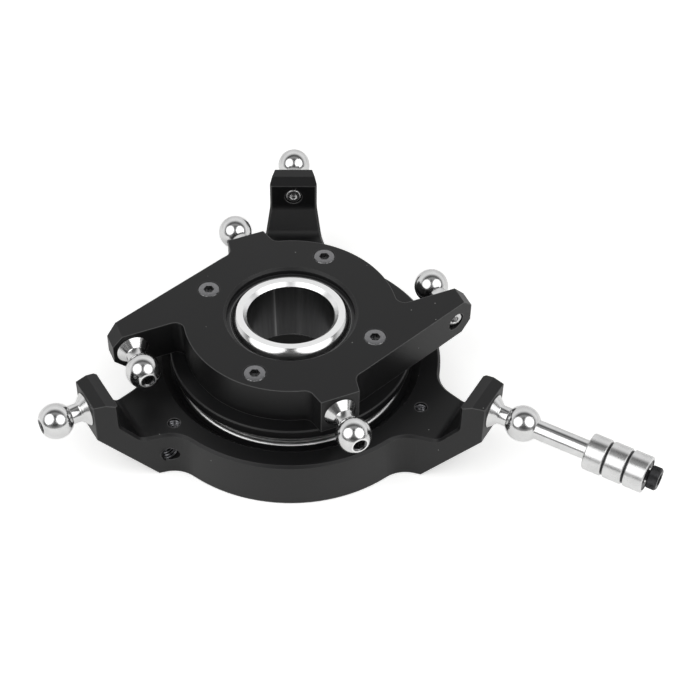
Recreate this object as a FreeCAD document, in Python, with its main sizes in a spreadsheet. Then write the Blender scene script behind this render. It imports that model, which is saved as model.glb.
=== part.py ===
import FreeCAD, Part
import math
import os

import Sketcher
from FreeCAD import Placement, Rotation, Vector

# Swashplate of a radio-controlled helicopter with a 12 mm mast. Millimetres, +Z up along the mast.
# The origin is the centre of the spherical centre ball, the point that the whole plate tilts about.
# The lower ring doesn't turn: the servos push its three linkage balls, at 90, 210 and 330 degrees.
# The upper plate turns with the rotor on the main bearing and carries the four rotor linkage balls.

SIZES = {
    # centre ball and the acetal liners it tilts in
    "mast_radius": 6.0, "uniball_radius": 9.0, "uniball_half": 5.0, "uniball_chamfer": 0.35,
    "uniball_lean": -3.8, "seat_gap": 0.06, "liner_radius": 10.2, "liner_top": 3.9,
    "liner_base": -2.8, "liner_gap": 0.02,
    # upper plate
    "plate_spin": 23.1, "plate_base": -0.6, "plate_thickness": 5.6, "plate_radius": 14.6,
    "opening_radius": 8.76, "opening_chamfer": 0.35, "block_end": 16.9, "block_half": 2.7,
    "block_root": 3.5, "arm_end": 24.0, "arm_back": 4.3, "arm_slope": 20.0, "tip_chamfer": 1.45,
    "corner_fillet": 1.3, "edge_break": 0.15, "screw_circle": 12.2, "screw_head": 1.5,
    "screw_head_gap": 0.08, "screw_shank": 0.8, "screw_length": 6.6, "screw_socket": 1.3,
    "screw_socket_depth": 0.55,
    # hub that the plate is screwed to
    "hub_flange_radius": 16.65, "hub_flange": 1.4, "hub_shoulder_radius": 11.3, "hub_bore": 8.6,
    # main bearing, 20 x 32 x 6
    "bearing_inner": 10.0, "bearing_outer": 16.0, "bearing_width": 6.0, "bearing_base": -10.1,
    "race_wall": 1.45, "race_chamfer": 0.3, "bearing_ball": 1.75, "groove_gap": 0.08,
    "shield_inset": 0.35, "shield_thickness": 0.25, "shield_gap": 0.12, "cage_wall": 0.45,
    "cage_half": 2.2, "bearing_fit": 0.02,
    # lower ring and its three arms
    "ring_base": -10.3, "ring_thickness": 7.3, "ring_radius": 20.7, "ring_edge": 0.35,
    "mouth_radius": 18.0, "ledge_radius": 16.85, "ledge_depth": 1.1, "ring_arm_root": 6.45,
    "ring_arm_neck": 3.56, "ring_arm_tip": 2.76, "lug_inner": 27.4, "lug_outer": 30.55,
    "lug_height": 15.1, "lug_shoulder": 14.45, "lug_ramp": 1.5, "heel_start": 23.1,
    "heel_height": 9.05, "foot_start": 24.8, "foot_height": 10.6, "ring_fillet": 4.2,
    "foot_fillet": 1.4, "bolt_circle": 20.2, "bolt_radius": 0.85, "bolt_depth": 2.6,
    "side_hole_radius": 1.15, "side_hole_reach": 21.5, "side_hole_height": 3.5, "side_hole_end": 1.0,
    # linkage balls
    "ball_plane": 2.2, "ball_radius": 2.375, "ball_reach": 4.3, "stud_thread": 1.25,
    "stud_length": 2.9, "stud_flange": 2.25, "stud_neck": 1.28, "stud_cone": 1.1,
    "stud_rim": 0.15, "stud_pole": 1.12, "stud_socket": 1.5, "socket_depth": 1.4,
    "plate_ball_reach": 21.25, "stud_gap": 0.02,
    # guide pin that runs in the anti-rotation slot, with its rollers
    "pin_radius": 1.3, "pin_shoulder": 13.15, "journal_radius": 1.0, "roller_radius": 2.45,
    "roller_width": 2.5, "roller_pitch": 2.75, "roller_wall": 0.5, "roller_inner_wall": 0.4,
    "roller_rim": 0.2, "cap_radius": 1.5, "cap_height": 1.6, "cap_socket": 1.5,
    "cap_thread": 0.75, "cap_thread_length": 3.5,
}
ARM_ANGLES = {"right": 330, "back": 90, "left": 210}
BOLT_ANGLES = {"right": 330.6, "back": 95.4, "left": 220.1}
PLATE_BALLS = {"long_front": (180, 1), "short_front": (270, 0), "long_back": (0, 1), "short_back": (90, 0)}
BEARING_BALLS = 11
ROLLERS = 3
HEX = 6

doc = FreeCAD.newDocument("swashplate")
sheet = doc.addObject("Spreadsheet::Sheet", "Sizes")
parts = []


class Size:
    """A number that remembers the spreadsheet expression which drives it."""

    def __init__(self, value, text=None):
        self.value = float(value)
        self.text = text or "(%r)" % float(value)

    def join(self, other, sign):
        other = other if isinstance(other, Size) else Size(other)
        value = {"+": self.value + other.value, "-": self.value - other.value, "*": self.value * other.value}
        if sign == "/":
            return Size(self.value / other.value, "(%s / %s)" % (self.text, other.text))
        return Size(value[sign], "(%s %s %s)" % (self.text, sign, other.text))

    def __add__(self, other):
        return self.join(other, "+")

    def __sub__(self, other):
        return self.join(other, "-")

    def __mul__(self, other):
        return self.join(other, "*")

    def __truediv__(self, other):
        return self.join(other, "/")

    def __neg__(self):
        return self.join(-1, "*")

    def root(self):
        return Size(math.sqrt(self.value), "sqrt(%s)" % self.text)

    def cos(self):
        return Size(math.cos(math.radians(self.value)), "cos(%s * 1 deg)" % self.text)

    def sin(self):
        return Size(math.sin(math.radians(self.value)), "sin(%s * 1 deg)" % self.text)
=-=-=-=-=
* Problem to solve: Copy out every line of the data above, exactly as given.

* Full answer:
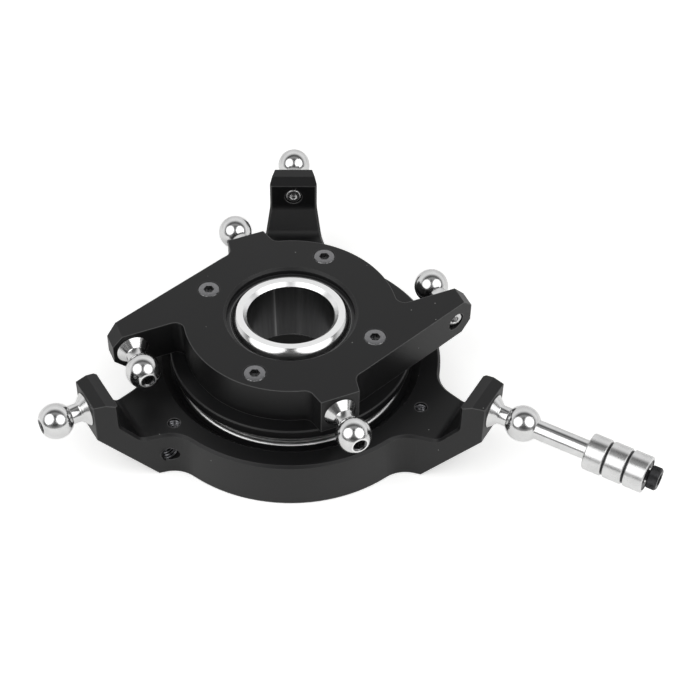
Recreate this object as a FreeCAD document, in Python, with its main sizes in a spreadsheet. Then write the Blender scene script behind this render. It imports that model, which is saved as model.glb.
=== part.py ===
import FreeCAD, Part
import math
import os

import Sketcher
from FreeCAD import Placement, Rotation, Vector

# Swashplate of a radio-controlled helicopter with a 12 mm mast. Millimetres, +Z up along the mast.
# The origin is the centre of the spherical centre ball, the point that the whole plate tilts about.
# The lower ring doesn't turn: the servos push its three linkage balls, at 90, 210 and 330 degrees.
# The upper plate turns with the rotor on the main bearing and carries the four rotor linkage balls.

SIZES = {
    # centre ball and the acetal liners it tilts in
    "mast_radius": 6.0, "uniball_radius": 9.0, "uniball_half": 5.0, "uniball_chamfer": 0.35,
    "uniball_lean": -3.8, "seat_gap": 0.06, "liner_radius": 10.2, "liner_top": 3.9,
    "liner_base": -2.8, "liner_gap": 0.02,
    # upper plate
    "plate_spin": 23.1, "plate_base": -0.6, "plate_thickness": 5.6, "plate_radius": 14.6,
    "opening_radius": 8.76, "opening_chamfer": 0.35, "block_end": 16.9, "block_half": 2.7,
    "block_root": 3.5, "arm_end": 24.0, "arm_back": 4.3, "arm_slope": 20.0, "tip_chamfer": 1.45,
    "corner_fillet": 1.3, "edge_break": 0.15, "screw_circle": 12.2, "screw_head": 1.5,
    "screw_head_gap": 0.08, "screw_shank": 0.8, "screw_length": 6.6, "screw_socket": 1.3,
    "screw_socket_depth": 0.55,
    # hub that the plate is screwed to
    "hub_flange_radius": 16.65, "hub_flange": 1.4, "hub_shoulder_radius": 11.3, "hub_bore": 8.6,
    # main bearing, 20 x 32 x 6
    "bearing_inner": 10.0, "bearing_outer": 16.0, "bearing_width": 6.0, "bearing_base": -10.1,
    "race_wall": 1.45, "race_chamfer": 0.3, "bearing_ball": 1.75, "groove_gap": 0.08,
    "shield_inset": 0.35, "shield_thickness": 0.25, "shield_gap": 0.12, "cage_wall": 0.45,
    "cage_half": 2.2, "bearing_fit": 0.02,
    # lower ring and its three arms
    "ring_base": -10.3, "ring_thickness": 7.3, "ring_radius": 20.7, "ring_edge": 0.35,
    "mouth_radius": 18.0, "ledge_radius": 16.85, "ledge_depth": 1.1, "ring_arm_root": 6.45,
    "ring_arm_neck": 3.56, "ring_arm_tip": 2.76, "lug_inner": 27.4, "lug_outer": 30.55,
    "lug_height": 15.1, "lug_shoulder": 14.45, "lug_ramp": 1.5, "heel_start": 23.1,
    "heel_height": 9.05, "foot_start": 24.8, "foot_height": 10.6, "ring_fillet": 4.2,
    "foot_fillet": 1.4, "bolt_circle": 20.2, "bolt_radius": 0.85, "bolt_depth": 2.6,
    "side_hole_radius": 1.15, "side_hole_reach": 21.5, "side_hole_height": 3.5, "side_hole_end": 1.0,
    # linkage balls
    "ball_plane": 2.2, "ball_radius": 2.375, "ball_reach": 4.3, "stud_thread": 1.25,
    "stud_length": 2.9, "stud_flange": 2.25, "stud_neck": 1.28, "stud_cone": 1.1,
    "stud_rim": 0.15, "stud_pole": 1.12, "stud_socket": 1.5, "socket_depth": 1.4,
    "plate_ball_reach": 21.25, "stud_gap": 0.02,
    # guide pin that runs in the anti-rotation slot, with its rollers
    "pin_radius": 1.3, "pin_shoulder": 13.15, "journal_radius": 1.0, "roller_radius": 2.45,
    "roller_width": 2.5, "roller_pitch": 2.75, "roller_wall": 0.5, "roller_inner_wall": 0.4,
    "roller_rim": 0.2, "cap_radius": 1.5, "cap_height": 1.6, "cap_socket": 1.5,
    "cap_thread": 0.75, "cap_thread_length": 3.5,
}
ARM_ANGLES = {"right": 330, "back": 90, "left": 210}
BOLT_ANGLES = {"right": 330.6, "back": 95.4, "left": 220.1}
PLATE_BALLS = {"long_front": (180, 1), "short_front": (270, 0), "long_back": (0, 1), "short_back": (90, 0)}
BEARING_BALLS = 11
ROLLERS = 3
HEX = 6

doc = FreeCAD.newDocument("swashplate")
sheet = doc.addObject("Spreadsheet::Sheet", "Sizes")
parts = []


class Size:
    """A number that remembers the spreadsheet expression which drives it."""

    def __init__(self, value, text=None):
        self.value = float(value)
        self.text = text or "(%r)" % float(value)

    def join(self, other, sign):
        other = other if isinstance(other, Size) else Size(other)
        value = {"+": self.value + other.value, "-": self.value - other.value, "*": self.value * other.value}
        if sign == "/":
            return Size(self.value / other.value, "(%s / %s)" % (self.text, other.text))
        return Size(value[sign], "(%s %s %s)" % (self.text, sign, other.text))

    def __add__(self, other):
        return self.join(other, "+")

    def __sub__(self, other):
        return self.join(other, "-")

    def __mul__(self, other):
        return self.join(other, "*")

    def __truediv__(self, other):
        return self.join(other, "/")

    def __neg__(self):
        return self.join(-1, "*")

    def root(self):
        return Size(math.sqrt(self.value), "sqrt(%s)" % self.text)

    def cos(self):
        return Size(math.cos(math.radians(self.value)), "cos(%s * 1 deg)" % self.text)

    def sin(self):
        return Size(math.sin(math.radians(self.value)), "sin(%s * 1 deg)" % self.text)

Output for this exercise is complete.